Business TV Creates A Sense of Urgency

Raise your hand if you watched business TV during the market meltdown of 2008-09. If you didn’t, you missed out on some RIVETING television.

Every time the market plunged, the folks at CNBC were happy to invite on the most pessimistic guests they could find. Predictions of 1930s style depressions were everywhere. The whole financial system was about to collapse. There were people literally going to banks and taking out their cash, because they were scared the cash wasn’t going to be there the next day.

There is no doubt in my mind that business TV had a part in the collapse of both Bear Stearns and Lehman Brothers. It helped create the panic that caused investors to insist on their money, which helped cause the liquidity crisis that brought them down.

There were days in late 2008 I didn’t even go to work because I was too busy watching business television. (Before anyone gets too excited, I was self employed at the time.) It was more exciting than any movie or TV show. It was that compelling.

It’s hard for the average investor to watch all these smart people on TV talk about the problems in the stock market, and not pull their money out. But, as we’re apt to do, they pulled their money out right as the market was beginning to bottom.

Talking Heads Are A Poor Substitute For Your Own Research

Most of the guests on BNN’s Market Call manage mutual funds. Often, these mutual funds will under perform the market, since they’re so big they essentially become index funds with large management fees attached, which will naturally drag returns down.

These guys either want to a) create a sense of urgency behind their favorite stocks or b) get you to be impressed enough to invest in their fund. Either way, it helps them and their fund. It does very little to help the average investor.

If you’re like most people on the personal finance blog-o-net, you’ve abandoned trying to pick stocks in favor for ETFs and their ultra cheap fees. Mutual fund managers depend on small investors to grow their funds. If you blindly invest in a fund because you saw the manager of it on TV, that’s only good for the company managing that fund.

If You Insist on Continuing to Watch…

I’ll admit it, I have no intention to give up watching business TV even after writing this post. And if you love watching too, you don’t really need to give it up. You just need to realize how you react to business TV. If you blindly go out and do what it tells you, then maybe you should flip over to the football game or something. But if you use it as a constant source of inspiration combined as an educational tool to further investigate a company or fund, it can be a valuable tool for any investor.

Do you watch business TV?  Why? How often?

 

26 thoughts on “Should You Turn Off Business TV?

  1. I don’t watch it. Between all of the things I am involved in, I hardly have the time to watch TV for fun (only movies really). You make a good point about how the ‘big dogs’ make more money off unintelligent investors.

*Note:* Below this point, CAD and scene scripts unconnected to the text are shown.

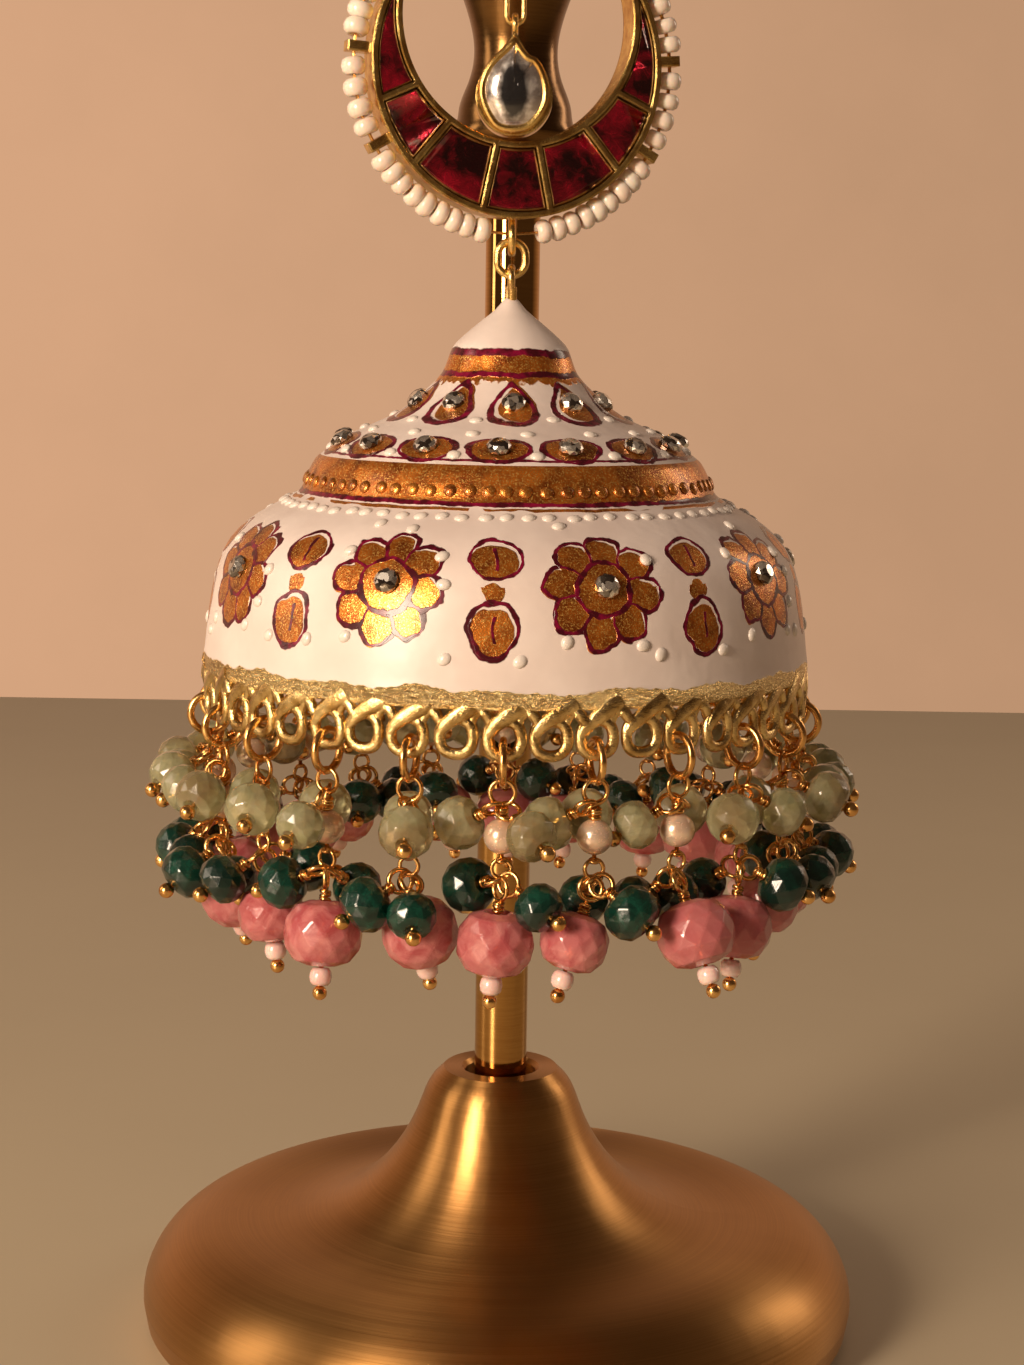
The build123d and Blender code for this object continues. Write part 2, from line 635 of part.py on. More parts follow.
def build_all():
    save(stand_base(), "stand_base")
    save(stand_pole(), "stand_pole")
    save(stand_finial(), "stand_finial")
    save(stand_arm(), "stand_arm")

    save(crescent_frame(), "crescent_frame")
    half = CRESCENT_THICK / 2
    back = -half + CELL_DEPTH - 0.1
    for number, stone in enumerate(cells(STONE_GAP, back - STONE_THICK, back), 1):
        save(at_crescent(stone), "ruby_%d" % number)
    sections = (("lower", -81.0, COLLAR_ANGLES[0] - 3.0, 9),
                ("middle", COLLAR_ANGLES[0] + 3.0, COLLAR_ANGLES[1] - 3.0, 4),
                ("upper", COLLAR_ANGLES[1] + 3.0, 46.0, 6))
    for side, flip in (("right", 1), ("left", -1)):
        for part, first, last, count in sections:
            save(pearl_string(first, last, count, flip), "pearl_string_%s_%s" % (side, part))

    save(pear_bezel(), "pear_bezel")
    save(pear_stone(), "pear_stone")
    save(pear_link(), "pear_link")
    save(link_ring(), "link_ring")
    save(dome(), "dome")

    charms = settled_charms()
    print("largest bead overlap left, mm:", round(worst_overlap(charms), 3))
    bore = PIN_R + BEAD_HOLE
    beads = {"pale": [], "dark": []}
    tips = []
    for charm in charms:
        size = charm["size"]
        if charm["kind"] == "pink":
            one = bead(size * PINK_R, size * PINK_LONG, bore, along(charm, PINK_REACH), charm["way"])
            save(one, "pink_bead_%02d" % (charm["drop"] + 1))
            spot, seed = charm["balls"][1]
            tips.append(bead(seed, 1.6 * seed, bore, along(charm, spot), charm["way"]))
        else:
            beads[charm["kind"]].append(
                bead(size * GREEN_R, size * GREEN_LONG, bore, along(charm, GREEN_REACH),
                     charm["way"]))
    save(Compound(beads["pale"]), "pale_green_beads", 2 * DROPS)
    save(Compound(beads["dark"]), "dark_green_beads", 2 * DROPS)
    save(Compound([pearl(k) for k in range(DROPS)]), "pearl_beads", DROPS)
    save(Compound(tips), "seed_beads", DROPS)
    wires = []
    for k in range(DROPS):
        mine = [charm for charm in charms if charm["drop"] == k]
        wires += solids_of(drop_wire(k, mine))
    save(Compound(wires), "drop_wires", DROPS)


build_all()
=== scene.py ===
import json
import math
import random

import bpy
from mathutils import Matrix, Vector

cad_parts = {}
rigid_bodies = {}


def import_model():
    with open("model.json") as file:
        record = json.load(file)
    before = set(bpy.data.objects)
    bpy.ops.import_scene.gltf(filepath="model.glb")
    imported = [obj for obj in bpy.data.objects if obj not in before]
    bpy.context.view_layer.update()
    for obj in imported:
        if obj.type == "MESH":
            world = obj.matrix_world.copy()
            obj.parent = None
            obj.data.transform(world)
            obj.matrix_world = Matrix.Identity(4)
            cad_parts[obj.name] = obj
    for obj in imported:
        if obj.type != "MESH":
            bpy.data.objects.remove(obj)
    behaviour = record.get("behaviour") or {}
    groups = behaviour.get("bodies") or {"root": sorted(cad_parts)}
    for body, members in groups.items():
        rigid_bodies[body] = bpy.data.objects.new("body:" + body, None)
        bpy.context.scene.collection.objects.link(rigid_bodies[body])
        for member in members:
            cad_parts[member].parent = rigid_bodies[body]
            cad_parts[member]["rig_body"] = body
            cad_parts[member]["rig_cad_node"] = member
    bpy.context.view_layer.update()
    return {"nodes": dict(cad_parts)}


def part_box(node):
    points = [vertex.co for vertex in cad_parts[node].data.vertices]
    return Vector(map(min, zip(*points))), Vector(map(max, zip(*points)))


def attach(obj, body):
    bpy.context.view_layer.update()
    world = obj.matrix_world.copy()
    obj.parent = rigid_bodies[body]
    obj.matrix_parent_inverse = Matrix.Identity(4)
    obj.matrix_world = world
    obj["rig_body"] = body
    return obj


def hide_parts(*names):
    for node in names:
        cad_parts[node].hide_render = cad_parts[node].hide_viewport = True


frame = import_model()
nodes = frame["nodes"]
MM = 0.001

# The setting: a pale table, soft studio lamps, and a camera near the height of the bell's tip that
# looks a little down. All are placed from the earring's upright line, which the bell's box gives.
bell_low, bell_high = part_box("dome")
AXIS = Vector(((bell_low.x + bell_high.x) / 2, (bell_low.y + bell_high.y) / 2, 0))
RIM = bell_low.z + 4.96 * MM

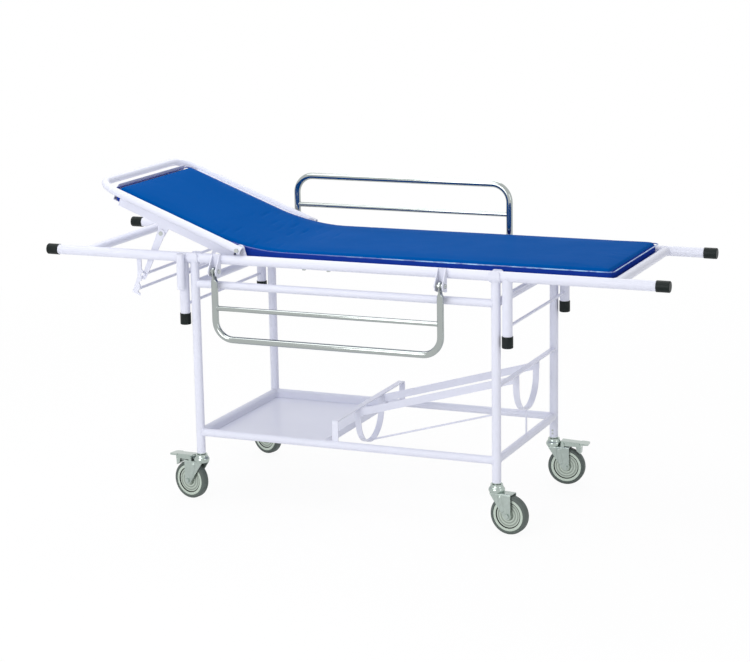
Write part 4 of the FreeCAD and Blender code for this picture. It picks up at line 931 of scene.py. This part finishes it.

  2. I never watch it, but I feel like reading news on the internet can be just as bad as the TV. It’s just a bunch of talking heads, and I’d chalk it up to more of entertainment value than real financial advice value.

  3. Fun post.

    News, for the most part these days, is about hype. You can’t sell or market what you don’t hype.

    I’ve often wondered how much less crap I’d have if I never watched TV. Except for sports and maybe Lang & O’Leary to hear Kevin go off on something or someone :)

  4. I used to watch CNBC but I no longer do because most of the commentary is a sales job in my humble opinion. There are also many companies that are no longer giving financial guidance to Wall Street because of the hypersensitivity of markets to short-term performance.

    1. True, but if they don’t give guidance, analysts will just come up with their own numbers. And then if the company misses those numbers, watch out.

  5. I have to admit that it is a guilty pleasure for me as well! I find Cramer and his viewers particularly hilarious. I don’t watch TV as much as listen to it on my satellite radio. “A big “Boo ya comin to you from ___” hilarious. I find it ironic that Jim is so anti-hedge fund now after he made his killing in the field. Has anyone seen the video of he and Jon Stewart where Stewart makes him cry?

  6. I don’t watch business TV at all either – mainly because I don’t have cable. You can still get many of the business shows online too but they are usually available slightly later instead of being live. I find business TV is much better watched live because the news gets old very quickly :)

    I confess I have watched a few episodes of the Lang & O’Leary exchange online but I’m far from addicted.

    I’m sticking to my ETFs for now. I think you can do better with good stock research and stock picking and good emotional control – but I don’t have the time, patience, or perseverance to dedicate to that.

  7. I think the hosts on these shows should disclose how their portfolios did through out the year, after all they are up close and personal with the “experts”, so in theory they should be able to beat the market!!

  8. Overall the quality of analysis on business TV is incredibly poor. Of than as a source for breaking news, I see no value in it. Even there, it’s easily out-done by many other news services.

    I do disagree with one part of the post though – I don’t think the issue is a short time frame. A short time frame can be fine if everyone agrees that’s what they’re talking about. The frequent problem is that analysis/advice is given without disclosing the time frame. This is presumably intentional since it prevents checking the analysis for accuracy.

  9. Most of the opinion on those show are just opinions that have little basis in reality. While what they say is possible, it’s still a shot in the dark, especially when it’s stock picks…

    For me it’s now just white noise…

  10. I watch it way too much! I LOVE squawk box as it provides both information about a specific company AND macro movements. I can’t get into the other trading shows all that much

  11. I agree 100%. Watching CNBC, Fox Business Channel, or any other business channel is bad for you. It promotes short term thinking and lures you in with fear or hubris. I love when the market is dropping and they have big red boxes of “breaking news: Dow Jones drops 1%!” When the market is up, it’s just the reverse breaking news.

    The best advice is to tune out the “noise” and stay focused on the long term. Short term volatility, while nerve racking, is best ignored.